Are You Listening?
An essential part of leadership and managing your direct reports is intentional listening. When you listen carefully to your people, you…
- Learn about the person
- Build trust with the person
- Understand more about the content/issue/circumstance
- Position yourself to collaborate and problem solve
- Ask better questions that lead to uncovering the real problem
- Respond instead of react
- Realize you might be wrong
These are just some of the advantages of intentional listening.
Adam Grant, an organizational psychologist, speaks about various types of approaches to communication in his conversation with Dan Harris on The Ten Percent Happier Podcast. Grant describes the preacher, the politician, the prosecutor, and the scientist. He defines the preacher mode as wanting to persuade because we have already found the truth, the politician is campaigning for approval, the prosecutor mode is about proving the other person wrong and the scientist has a curious approach and wants to learn.

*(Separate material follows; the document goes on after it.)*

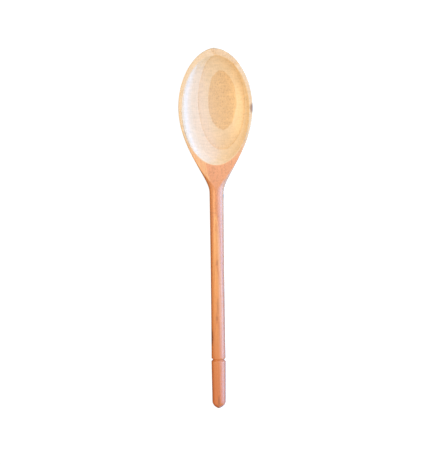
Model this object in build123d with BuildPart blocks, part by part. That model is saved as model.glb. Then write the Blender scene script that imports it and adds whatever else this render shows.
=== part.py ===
from build123d import *
from math import atan, cos, radians, sin, sqrt
import os

# A one-piece beech cooking spoon, divided into bowl, neck, handle and handle end.
# It lies face up on a flat surface at Z 0: length along Y with the bowl's tip at +Y, width along X.
# All lengths are in millimetres.

# Lengths along the spoon
head_length = 119.5
shaft_length = 139.7
end_length = 40.8
land_length = 23.0

# The head's outside
bowl_width = 61.8
back_depth = 9.0
rim_over_shaft = 0.2
rim_edge_drop = 1.5
tip_flat = 0.1
land_lead = 9.0
outer_edge_rounding = 0.8

# The hollow, and the wood that it leaves
tip_rim_width = 6.5
side_rim_width = 3.2
floor_thickness = 5.7
hollow_end_wall = 1.5
hollow_centre_rise = 4.5
hollow_edge_rounding = 0.6

# The turned shaft and end
neck_diameter = 12.0
waist_diameter = 11.5
shaft_low_diameter = 11.9
end_top_diameter = 12.1
end_low_diameter = 11.3
groove_width = 2.5
groove_depth = 1.3
shoulder_rounding = 0.4
nose_length = 5.6

# Where the bowl is widest, as a share of the head from its tip
widest_share = 0.4134

# Shapes of the outline and of the back: 0.5 is an ellipse, 1 a parabola
tip_outline_share = 0.56
tip_back_share = 0.75

# How the nose's curve starts at the tip and ends on the side, and where the loft's sections stand
nose_tip_share = 0.38
nose_side_share = 0.50
front_sections = 8
rear_sections = 10

total_length = head_length + shaft_length + end_length
neck_radius = neck_diameter / 2
rim_height = neck_radius + rim_over_shaft
widest_from_tip = widest_share * head_length
hollow_end = head_length - land_length
end_low_radius = end_low_diameter / 2
nose_start = total_length - nose_length
groove_place = head_length + shaft_length


def fade(share):
    """Goes smoothly from 1 at share 0 to 0 at share 1."""
    return cos(radians(90 * min(max(share, 0), 1))) ** 2


def front_share(place):
    """How much of the widest section's ellipse is left at a place between the tip and the widest."""
    return 1 - (1 - (place + tip_flat) / (widest_from_tip + tip_flat)) ** 2


def rear_share(place):
    return (place - widest_from_tip) / (head_length - widest_from_tip)


def half_width(place):
    if place < widest_from_tip:
        return bowl_width / 2 * front_share(place) ** tip_outline_share
    swell = (bowl_width / 2) ** 2 - neck_radius**2
    return sqrt(neck_radius**2 + swell * fade(rear_share(place)))


def centre_height(place):
    start = hollow_end - land_lead
    return (rim_height - rim_edge_drop) * fade((place - start) / (head_length - start))


def half_height(place):
    """From the widest edge of the section down to the back."""
    if place < widest_from_tip:
        full = rim_height - rim_edge_drop + back_depth
        return full * front_share(place) ** tip_back_share
    depth = neck_radius + (back_depth - neck_radius) * fade(rear_share(place))
    return min(centre_height(place) + depth, half_width(place))


def section_places():
    """Places along the head, close together at the tip and even behind the widest section."""
    front = [widest_from_tip * (1 - cos(radians(90 * i / front_sections))) for i in range(front_sections)]
    rear_length = head_length - widest_from_tip
    rear = [widest_from_tip + rear_length * i / rear_sections for i in range(rear_sections + 1)]
    return front + rear


# The spoon rests on the bowl's back and on the end, so its axis slopes down towards the end
slope = atan((back_depth - end_low_radius) / (nose_start - widest_from_tip))


def reach_below_tip(place):
    """How far the back at a place lies under the axis at the tip."""
    back = half_height(place) - centre_height(place)
    return place * sin(slope) + back * cos(slope)


spoon = Plane(
    origin=(0, total_length / 2, max(reach_below_tip(place) for place in section_places())),
    x_dir=(1, 0, 0),
    z_dir=(0, -cos(slope), -sin(slope)),
)
length_axis = Axis(spoon.origin, spoon.z_dir)
side = Plane(origin=spoon.origin, x_dir=spoon.z_dir, z_dir=(-1, 0, 0))
rim = Plane(origin=spoon.from_local_coords((0, rim_height, 0)), x_dir=(1, 0, 0), z_dir=spoon.y_dir)

# The head is one smooth form from the tip to the shaft, planed flat across the top
with BuildPart() as head:
    for place in section_places():
        with BuildSketch(spoon.offset(place)):
            with Locations((0, centre_height(place))):
                Ellipse(half_width(place), half_height(place))
    loft()
    split(bisect_by=rim, keep=Keep.BOTTOM)

# The hollow is part of an ellipsoid whose middle stands above the rim
hollow_depth = rim_height + back_depth - floor_thickness
hollow_height = hollow_depth + hollow_centre_rise
spread = sqrt(1 - (hollow_centre_rise / hollow_height) ** 2)
hollow_half_width = (bowl_width / 2 - side_rim_width) / spread
hollow_half_length = (hollow_end - tip_rim_width) / 2 / spread
with BuildPart() as hollow:
    Sphere(1)
    scale(by=(hollow_half_width, hollow_height, hollow_half_length))
hollow_place = (0, rim_height + hollow_centre_rise, (tip_rim_width + hollow_end) / 2)

bowl_cut = spoon.offset(hollow_end + hollow_end_wall)


def planed_face(piece):
    return piece.faces().filter_by(rim).sort_by(SortBy.AREA)[-1]


def outer_edges(piece):
    """The planed face's edges along the outline, without the straight one where the head is divided."""
    return planed_face(piece).outer_wire().edges().filter_by(GeomType.LINE, reverse=True)


with BuildPart() as bowl:
    add(head.part)
    split(bisect_by=bowl_cut, keep=Keep.BOTTOM)
    add(spoon.location * Pos(*hollow_place) * hollow.part, mode=Mode.SUBTRACT)
    fillet(planed_face(bowl).inner_wires()[0].edges(), hollow_edge_rounding)
    fillet(outer_edges(bowl), outer_edge_rounding)
bowl.part.label = "bowl"

with BuildPart() as neck:
    add(head.part)
    split(bisect_by=bowl_cut, keep=Keep.TOP)
    fillet(outer_edges(neck), outer_edge_rounding)
neck.part.label = "neck"

# The shaft is slimmest halfway and ends in the upper side of the groove
shaft_low_radius = shaft_low_diameter / 2
groove_radius = shaft_low_radius - groove_depth
with BuildPart() as handle:
    with BuildSketch(side):
        with BuildLine():
            shoulder = groove_place - groove_width / 2
            middle = (head_length + shoulder) / 2
            shaft = ThreePointArc(
                (head_length, neck_radius), (middle, waist_diameter / 2), (shoulder, shaft_low_radius)
            )
            Polyline(shaft @ 1, (groove_place, groove_radius), (groove_place, 0), (head_length, 0), shaft @ 0)
        make_face()
        fillet(vertices().sort_by(Axis.X)[-3], shoulder_rounding)
    revolve(axis=length_axis)
handle.part.label = "handle"

# The end below the groove tapers a little and is rounded off to a blunt nose
end_top_radius = end_top_diameter / 2
with BuildPart() as handle_end:
    with BuildSketch(side):
        with BuildLine():
            nose_end = (total_length, 0)
            nose = Bezier(
                (nose_start, end_low_radius),
                (nose_start + nose_side_share * nose_length, end_low_radius),
                (total_length, nose_tip_share * end_low_radius),
                nose_end,
            )
            end_shoulder = (groove_place + groove_width / 2, end_top_radius)
            Polyline(nose @ 1, (groove_place, 0), (groove_place, groove_radius), end_shoulder, nose @ 0)
        make_face()
    revolve(axis=length_axis)
handle_end.part.label = "handle_end"

os.makedirs("parts", exist_ok=True)
for piece in (bowl, neck, handle, handle_end):
    export_step(piece.part, f"parts/{piece.part.label}.step")
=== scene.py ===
from math import asin, atan, cos, pi, radians, sin, sqrt, tan

import bmesh
import bpy
from bpy.props import FloatProperty, FloatVectorProperty, IntProperty, PointerProperty
from bpy.types import Operator, Panel, PropertyGroup
from mathutils import Matrix, Vector
from mathutils.geometry import interpolate_bezier


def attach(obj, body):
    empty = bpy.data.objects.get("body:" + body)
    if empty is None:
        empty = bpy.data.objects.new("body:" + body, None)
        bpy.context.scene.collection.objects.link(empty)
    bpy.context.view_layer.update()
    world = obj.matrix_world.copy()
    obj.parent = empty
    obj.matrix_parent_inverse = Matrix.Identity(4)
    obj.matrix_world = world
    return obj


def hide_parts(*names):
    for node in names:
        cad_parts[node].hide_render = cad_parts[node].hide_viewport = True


bl_info = {
    "name": "Wooden spoon",
    "version": (1, 0, 0),
    "blender": (4, 5, 0),
    "location": "3D View > Sidebar > Spoon",
    "description": "Carves a one-piece beech cooking spoon and sets up the studio it lies in",
    "category": "Object",
}

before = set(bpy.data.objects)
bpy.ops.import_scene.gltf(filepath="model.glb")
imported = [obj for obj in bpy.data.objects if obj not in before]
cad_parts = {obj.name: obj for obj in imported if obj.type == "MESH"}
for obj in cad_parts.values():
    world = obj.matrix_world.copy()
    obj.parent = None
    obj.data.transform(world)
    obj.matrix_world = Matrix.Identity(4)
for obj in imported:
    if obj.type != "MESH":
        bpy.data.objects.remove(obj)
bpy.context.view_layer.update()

MM = 0.001
# Points this near are merged, and heights this near are the same
MERGED = 0.004 * MM
LEVEL = 0.01 * MM


def linear(hex_colour):
    """An sRGB hex colour as linear red, green and blue."""
    shares = [int(hex_colour[i : i + 2], 16) / 255 for i in (1, 3, 5)]
    return tuple(c / 12.92 if c <= 0.04045 else ((c + 0.055) / 1.055) ** 2.4 for c in shares)


def length(name, description, millimetres):
    """A length, written in millimetres and kept in metres."""
    return FloatProperty(
        name=name, description=description, default=millimetres * MM, subtype="DISTANCE", unit="LENGTH"
    )


def factor(name, description, value):
    return FloatProperty(name=name, description=description, default=value, precision=5)


def steps(name, description, number):
    return IntProperty(name=name, description=description, default=number)


def colour(name, description, hex_colour):
    return FloatVectorProperty(
        name=name, description=description, default=linear(hex_colour), subtype="COLOR", size=3
    )


def power(name, description, watts):
    return FloatProperty(name=name, description=description, default=watts, unit="POWER")


class SpoonSizes(PropertyGroup):
    head_length: length("Head length", "From the bowl's tip to the round shaft", 119.5)
    shaft_length: length("Shaft length", "From the head to the middle of the groove", 139.7)
    end_length: length("End length", "From the middle of the groove to the end", 40.8)
    land_length: length("Land length", "The flat from the hollow to the shaft", 23.0)
    bowl_width: length("Bowl width", "Across the bowl where it is widest", 61.8)
    back_depth: length("Back depth", "From the spoon's axis down to the bowl's back", 9.0)
    rim_over_shaft: length("Rim over shaft", "How far the planed rim stands over the shaft", 0.2)
    rim_edge_drop: length("Rim edge drop", "From the planed rim down to the widest edge", 1.5)
    tip_flat: length("Tip flat", "How far the tip's curve is cut back", 0.1)
    land_lead: length("Land lead", "Where the sections start to sink, before the hollow's end", 9.0)
    outer_rounding: length("Outer rounding", "Radius of the rim's sanded outer corner", 0.8)
    tip_rim_width: length("Tip rim width", "The rim's flat at the tip", 6.5)
    side_rim_width: length("Side rim width", "The rim's flat at the sides", 3.2)
    floor_thickness: length("Floor thickness", "The wood under the hollow's deepest place", 5.7)
    hollow_centre_rise: length("Hollow centre rise", "How far over the rim the hollow's middle stands", 4.5)
    hollow_rounding: length("Hollow rounding", "Width of the hollow's sanded corner on each side", 0.35)
    neck_diameter: length("Neck diameter", "Across the shaft at the head", 12.0)
    waist_diameter: length("Waist diameter", "Across the shaft's slimmest place", 11.5)
    shaft_low_diameter: length("Shaft low diameter", "Across the shaft above the groove", 11.9)
    end_top_diameter: length("End top diameter", "Across the end below the groove", 12.1)
    end_low_diameter: length("End low diameter", "Across the end where the nose starts", 11.3)
    groove_width: length("Groove width", "Across the turned groove at its top", 2.5)
    groove_depth: length("Groove depth", "Depth of the turned groove", 1.3)
    shoulder_rounding: length("Shoulder rounding", "The groove's worn upper shoulder", 0.4)
    crisp_rounding: length("Crisp rounding", "The groove's lower shoulder and its bottom", 0.12)
    nose_length: length("Nose length", "The rounded end", 5.6)
    widest_share: factor("Widest place", "Share of the head from its tip", 0.4134)
    tip_outline_share: factor("Tip outline", "0.5 is an ellipse, 1 a parabola", 0.56)
    tip_back_share: factor("Tip back", "0.5 is an ellipse, 1 a parabola", 0.75)
    nose_side_share: factor("Nose side", "How far the side's tangent reaches along the nose", 0.5)
    nose_tip_share: factor("Nose tip", "How far the tip's tangent reaches across the end", 0.38)
    around: steps("Steps around", "Faces around the shaft and the bowl's back", 120)
    along: steps("Steps along", "Sections between the rim's two ends", 120)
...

Here are the two modes I have entered into as a leader:
- ‘Preaching’: If you fall into this mode, you may find yourself speaking more than listening. This is when we have a certain point that we are determined to make and we want to convince someone or bring them over to think the way we do. Our intention is not actually to listen and learn but rather to sway or change someone’s mind.
- ‘The Fixer’: If you immediately launch into problem-solving, you may be in ‘fixing’ mode. It’s hard to listen to the problem when your mind is focused on the solution. This may seem more time efficient but ultimately, you put forward your agenda rather than listening.
It is often our instinct as leaders to jump into the preaching and fixing modes. We may feel pressed for time and pressured to move on to the next issue, especially as we navigate all the issues of this pandemic. Intentional listening is time well spent.
Be curious. Be humble. Create an intention of wanting to learn and understand. When you listen deeply and intentionally, the impacts are boundless.